Corps essentiels. Trente- deux ans après, ce film petit pain voit enfin ses séances se multiplier pour une semaine (seulement) à Paris, une semaine sainte à l'Action Christine (qu'il serait de bon ton de rebaptiser l'Action Christique). L'attente n'était pas vaine: le film balaye d'une main, ou d'un majeur, le conformisme aberrant de notre époque. Car, pour mémoire, Marie crie, crache, bave, hurle et prie: Christ Christ! Marx Marx! Marie Marie, toute abîmée" Ramenant le monde à quel-ques corps essentiels, c'est un manifeste où tout est confondu dès le départ: la rencontre de deux couples équilibrés dans une agence matrimoniale est inversée par erreur et produit deux couples hystériquement assortis, deux figures de radicalité: l'un, Blandine et Gabriel, rationnels jusqu'à l'échec; l'autre, Marie et Jésus, romantiques jusqu'à la folie. Sur le terrain vague où la cité les a rejetés, tout leur paraîtra inadmissible. Ils ont 18 ans. Ils prennent feu. Voilà pour le scénario. Dès lors, Garrel filme ces corps abandonnés en prenant la pauvreté comme discipline heureuse. Heureuse, vraiment? Non, car incomprise et ascétique, cette discipline induit une haute solitude qui mènera Marie et Garrel à la psychiatrie et aux électrochocs.
Schizophrénie. Philippe Garrel voulait ce film prophétique. Aujourd'hui, la scène (filmée comme un viol) où Marie subit des électrochocs par deux infirmiers, glace le sang de ceux qui se souviennent qu'à la fin des années 70, le cinéaste connaîtra en asile des traitements analogues. Mais prophétique, le film l'est aussi en ce qu'il préfigurait les questions que posera, au sortir de 1968, l'association gau-chiste Vive la révolution: que deviennent nos corps et nos désirs dans la doctrine révolutionnaire?

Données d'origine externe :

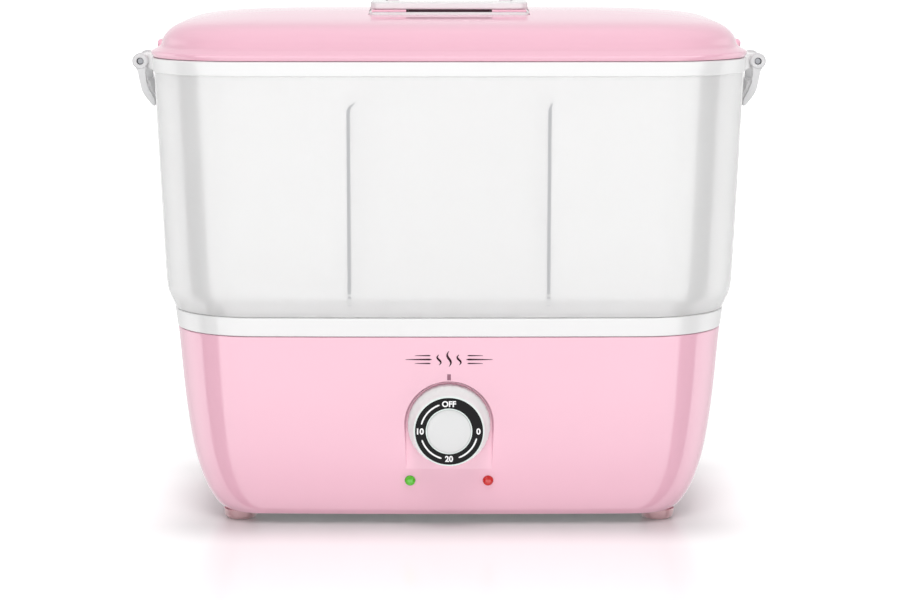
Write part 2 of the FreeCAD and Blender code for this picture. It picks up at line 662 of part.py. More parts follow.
def divider(x):
    half = DIVIDER_HALF_DEPTH
    plate = box(x - DIVIDER_THICK / 2, x + DIVIDER_THICK / 2, -half, half, 117.9, DIVIDER_TOP)
    plate = soften(plate, 9.0, lambda e: e.BoundBox.ZMin > DIVIDER_TOP - 0.01 and e.BoundBox.YLength < 0.1)
    return plate.cut(rod(13.0, V(x - 5, 0, DIVIDER_TOP), V(x + 5, 0, DIVIDER_TOP)))


def lid():
    outside = fused([body(LIP), body(SHOULDER), body(smooth(DOME, 16))])
    outside = outside.fuse(slab(149.4, 88.4, 44.0, 246.9, 247.6)).fuse(slab(148.4, 87.4, 43.0, 243.6, 247.6))
    throat = slab(146.2, 85.2, 41.2, 243.0, 250.6)
    under_dome = [(z - LID_WALL, x - LID_WALL, y - LID_WALL, r - 2.0) for z, x, y, r in smooth(DOME, 10)]
    shell = outside.cut(throat).cut(body([(250.3, 146.2, 85.2, 41.2)] + under_dome[1:]))
    floor = box(-46, 46, HANDLE_FRONT_Y - 4, 30, SEAT_Z - 2.6, SEAT_Z)
    pocket = box(-WELL_HALF_WIDTH - 2.4, WELL_HALF_WIDTH + 2.4, HANDLE_FRONT_Y, 7.4, 258.6, SEAT_Z)
    shell = shell.fuse(floor.common(outside)).fuse(pocket.common(outside))
    seat = box(-HANDLE_HALF_WIDTH - 0.3, HANDLE_HALF_WIDTH + 0.3, HANDLE_FRONT_Y - 0.3, 26.3, SEAT_Z, 280)
    shell = shell.cut(seat).fuse(box(-39.4, 39.4, -41.9, 21.9, SEAT_Z, PLATFORM_TOP))
    shell = shell.fuse(box(-39.4, 39.4, -43.4, -41.9, SEAT_Z + BEZEL_THICK, PLATFORM_TOP))
    for side in (-1, 1):
        shell = shell.fuse(handle_lug(side)).fuse(catch_block(side))
    shell = shell.cut(box(-WELL_HALF_WIDTH, WELL_HALF_WIDTH, -41.4, 5.0, 261.0, 280))
    shell = shell.cut(box(-WELL_HALF_WIDTH, WELL_HALF_WIDTH, -45.0, -41.0, SEAT_Z + BEZEL_THICK, 280))
    for side in (-1, 1):
        bore = rod(1.5, V(side * 26, HANDLE_PIVOT_Y, pivot_z()), V(side * 34, HANDLE_PIVOT_Y, pivot_z()))
        shell = shell.cut(bore)
    return shell.removeSplitter()


def pivot_z():
    return HANDLE_BOTTOM + HANDLE_THICK / 2


def handle_lug(side):
    x0, x1 = sorted((side * 27.0, side * 33.6))
    block = box(x0, x1, HANDLE_PIVOT_Y - 1.9, HANDLE_PIVOT_Y + 1.9, PLATFORM_TOP - 1, pivot_z())
    head = rod(1.9, V(x0, HANDLE_PIVOT_Y, pivot_z()), V(x1, HANDLE_PIVOT_Y, pivot_z()))
    return block.fuse(head)


def catch_block(side):
    """Block on the lid's end that the latch pocket drops over, hollow on its face."""
    points = [(149.5, CATCH_BOTTOM), (157.0, CATCH_BOTTOM), (157.0, CATCH_TOP - 1.0), (155.6, CATCH_TOP)]
    points.append((149.5, CATCH_TOP))
    block = prism_xz([(side * x, z) for x, z in points], -CATCH_HALF_WIDTH, CATCH_HALF_WIDTH)
    p0, p1 = sorted((side * 155.4, side * 158.0))
    return block.cut(box(p0, p1, -CATCH_HALF_WIDTH + 1.5, CATCH_HALF_WIDTH - 1.5, CATCH_BOTTOM - 1, 251.8))


def lid_gasket():
    """Soft bead round the lid's locating skirt."""
    ring = slab(149.6, 88.6, 44.2, 244.6, 246.6)
    return ring.cut(slab(148.4, 87.4, 43.0, 240, 250))


def handle_bezel():
    plate = box(-HANDLE_HALF_WIDTH, HANDLE_HALF_WIDTH, HANDLE_FRONT_Y, 26.0, SEAT_Z, SEAT_Z + BEZEL_THICK)
    plate = soften(plate, 4.0, lambda e: e.BoundBox.ZLength > 1.0)
    return plate.cut(box(-39.6, 39.6, -42.1, 22.1, SEAT_Z - 1, SEAT_Z + 3))


def handle():
    top = HANDLE_BOTTOM + HANDLE_THICK
    frame = box(-HANDLE_HALF_WIDTH, HANDLE_HALF_WIDTH, HANDLE_FRONT_Y, HANDLE_PIVOT_Y, HANDLE_BOTTOM, top)
    frame = soften(frame, 7.0, lambda e: e.BoundBox.ZLength > 3.0 and e.BoundBox.YMax < HANDLE_FRONT_Y + 0.1)
    opening = box(-34.0, 34.0, HANDLE_FRONT_Y + 16.0, 40.0, HANDLE_BOTTOM - 1, top + 1)
    frame = frame.cut(opening)
    for side in (-1, 1):
        ends = sorted((side * 34.0, side * HANDLE_HALF_WIDTH))
        frame = frame.fuse(rod(HANDLE_THICK / 2, V(ends[0], HANDLE_PIVOT_Y, pivot_z()), V(ends[1], HANDLE_PIVOT_Y, pivot_z())))
    frame = frame.removeSplitter()
    frame = frame.cut(rod(1.56, V(-60, HANDLE_PIVOT_Y, pivot_z()), V(60, HANDLE_PIVOT_Y, pivot_z())))
    return frame


def handle_pins():
    pins = []
    for side in (-1, 1):
        ends = sorted((side * 27.0, side * (HANDLE_HALF_WIDTH - 0.4)))
        pins.append(rod(1.5, V(ends[0], HANDLE_PIVOT_Y, pivot_z()), V(ends[1], HANDLE_PIVOT_Y, pivot_z())))
    return Part.makeCompound(pins)


NODES = {
    "base_shell": base_shell,
    "base_collar": base_collar,
    "water_reservoir": water_reservoir,
    "heating_plate": heating_plate,
    "heater_seal": heater_seal,
    "clamp_ring": clamp_ring,
    "clamp_screws": clamp_screws,
    "heating_element": heating_element,
    "thermostat": thermostat,
    "thermal_fuse": thermal_fuse,
    "bottom_plate": bottom_plate,
    "bottom_screws": bottom_screws,
    "feet": feet,
    "timer_bracket": timer_bracket,
    "timer_screws": timer_screws,
    "timer_housing": timer_housing,
    "timer_bell": timer_bell,
    "timer_shaft": timer_shaft,
    "timer_wheel": timer_wheel,
    "timer_knob": timer_knob,
    "dial_ring": dial_ring,
    "knob_cap": knob_cap,
    "lamp_green": lambda: lamp(-1),
    "lamp_red": lambda: lamp(1),
    "lamp_board": lamp_board,
    "index_mark": index_mark,
    "badge": badge,
    "cord_gland": cord_gland,
    "terminal_block": terminal_block,
    "inner_wiring": inner_wiring,
    "tank": tank,
    "tank_rim": tank_rim,
    "latch_pins": latch_pins,
    "latch_left": lambda: latch(-1),
    "latch_right": lambda: latch(1),
    "divider_left": lambda: divider(-DIVIDER_X),
    "divider_right": lambda: divider(DIVIDER_X),
    "lid": lid,
    "lid_gasket": lid_gasket,
    "handle_bezel": handle_bezel,
    "handle": handle,
    "handle_pins": handle_pins,
}

os.makedirs("parts", exist_ok=True)
for name, make in NODES.items():
    shape = make()
    shape.exportStep("parts/" + name + ".step")
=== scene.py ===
import math
import bmesh
import bpy
from mathutils import Matrix, Vector


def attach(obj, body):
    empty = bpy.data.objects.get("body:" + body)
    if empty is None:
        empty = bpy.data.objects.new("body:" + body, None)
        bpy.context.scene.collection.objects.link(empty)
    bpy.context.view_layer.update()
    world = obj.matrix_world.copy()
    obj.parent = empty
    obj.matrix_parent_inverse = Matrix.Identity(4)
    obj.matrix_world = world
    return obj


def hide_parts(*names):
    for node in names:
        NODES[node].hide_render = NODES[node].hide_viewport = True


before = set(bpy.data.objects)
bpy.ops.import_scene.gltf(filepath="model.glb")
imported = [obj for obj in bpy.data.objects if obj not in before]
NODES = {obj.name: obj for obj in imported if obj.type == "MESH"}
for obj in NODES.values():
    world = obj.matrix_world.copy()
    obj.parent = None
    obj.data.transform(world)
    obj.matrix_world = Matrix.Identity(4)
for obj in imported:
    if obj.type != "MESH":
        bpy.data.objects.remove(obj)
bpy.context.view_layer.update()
MM = 0.001

# ---------------------------------------------------------------- shapes of the housing (mm)
LONG_BOW = 2.0
SHORT_BOW = 1.0
BASE = [
    (5.5, 122.7, 66.0, 24.0), (9.3, 126.1, 69.2, 27.0), (14.8, 129.5, 72.3, 30.0), (20.3, 132.1, 74.7, 32.5),
    (31.3, 135.7, 78.1, 36.0), (42.3, 138.1, 80.3, 38.3), (53.2, 139.8, 81.9, 40.0), (64.1, 141.2, 83.2, 41.3),
    (75.0, 142.3, 84.2, 42.3), (91.5, 143.7, 85.5, 43.5), (104.5, 144.8, 86.6, 44.5),
]
TANK = [
    (114.9, 146.1, 87.9, 45.9), (118.0, 147.3, 89.1, 46.6), (121.0, 148.6, 90.3, 47.3), (123.2, 149.4, 91.1, 47.8),
    (125.4, 149.9, 91.6, 48.0), (129.0, 150.3, 91.9, 48.2), (134.0, 150.6, 92.1, 48.3), (171.0, 152.2, 92.9, 48.7),
    (220.0, 154.2, 93.7, 49.1), (239.5, 155.0, 94.0, 49.3),
]
DOME = [
    (253.4, 151.0, 90.0, 46.0), (257.5, 149.9, 88.6, 45.0), (259.9, 148.3, 86.6, 44.0), (261.8, 146.4, 83.9, 42.5),
    (263.4, 144.0, 80.2, 40.5), (265.0, 140.4, 74.5, 38.0), (266.6, 134.3, 64.5, 35.0), (268.1, 125.7, 50.0, 32.0),
    (269.4, 112.5, 35.0, 26.0), (270.2, 96.0, 22.0, 18.0), (270.5, 80.0, 12.0, 10.0),
]
KNOB_Z = 57.0
LAMP_X, LAMP_Z = 20.5, 26.5
GLAND_X, GLAND_Z = -80, 31
DIVIDER_X = 51.2
LATCH_X, LATCH_Z = 165.6, 242.8   # pivot of the right latch
HINGE_Y, HINGE_Z = 14, 273.4   # pivot of the handle
NICHE_BACK_Y = -78.6
NICHE_FRONT_Y = -110.0   # where the cutter ends, clear of the front
NICHE_DRAFT = 8.35 / 31.4   # widening of the niche per millimetre towards the front

# Brightness of the surround: what lights the surfaces, and what they mirror in each direction.
FILL_LEVEL = 0.44
FRONT_MIRROR = 3.0
SIDE_MIRROR = 2.1
BACK_MIRROR = 0.95
TOP_MIRROR = 0.65
GROUND_MIRROR = 0.5
FLOOR_BOUNCE = 0.5
# The floor's darkest part is a painted shadow around the object's footprint.
SHADOW_FOOTPRINT = (0.118, 0.062, 0.0)   # half width and half depth of the darkest part of the floor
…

Ainsi, Marie pour mémoire, depuis son titre religieux et impie, rêve la femme dans un bric-à-brac biblique qui pousserait n'importe quel théologien au suicide: Marie est confondue avec Marie-Madeleine, Joseph avec Jésus, ils sont amants, incestueusement. Tout est renversé, déplacé, la schizophrénie des enfants de Marx et du Coca-Cola prend le texte saint à la gorge, dans un désordre pop digne de Martial Raysse. Garrel n'avait pas lu la Bible, il rêvait d'une sainte Trinité qui lui venait du Louvre, une mystification du Christ érigée sur l'esthétique de sa maigreur toute politique. Et il appuie à fond sur les métaphores jusqu'à ce qu'il ne reste plus qu'un cri ou une verrue.
Solitude. Entreprise hébétée d'injection de tous les discours, y compris les plus boy-scouts et les plus aliénants, le film avance sans parole d'Evangile, sans doctrine, ne rêvant que de silence, celui de l'enfant, de l'apprenti ou de celui qui suit la jouissance. Parfois l'atteint, dans une mise au tombeau filmée burlesque station Filles-du-Calvaire; dans un plan volé du lit où Zouzou pleine de grâce sourit de solitude; quand Marie et l'enfant apprennent l'espéranto magnifique et ultime plan du film. Les mots sont effectivement renvoyés à la chair meurtrie qui en a souffert et demande des comptes. Le salut peut commencer: Marie, crucifiée, dernière femme, revient. Tout le cinéma de Garrel est déjà là. Amen.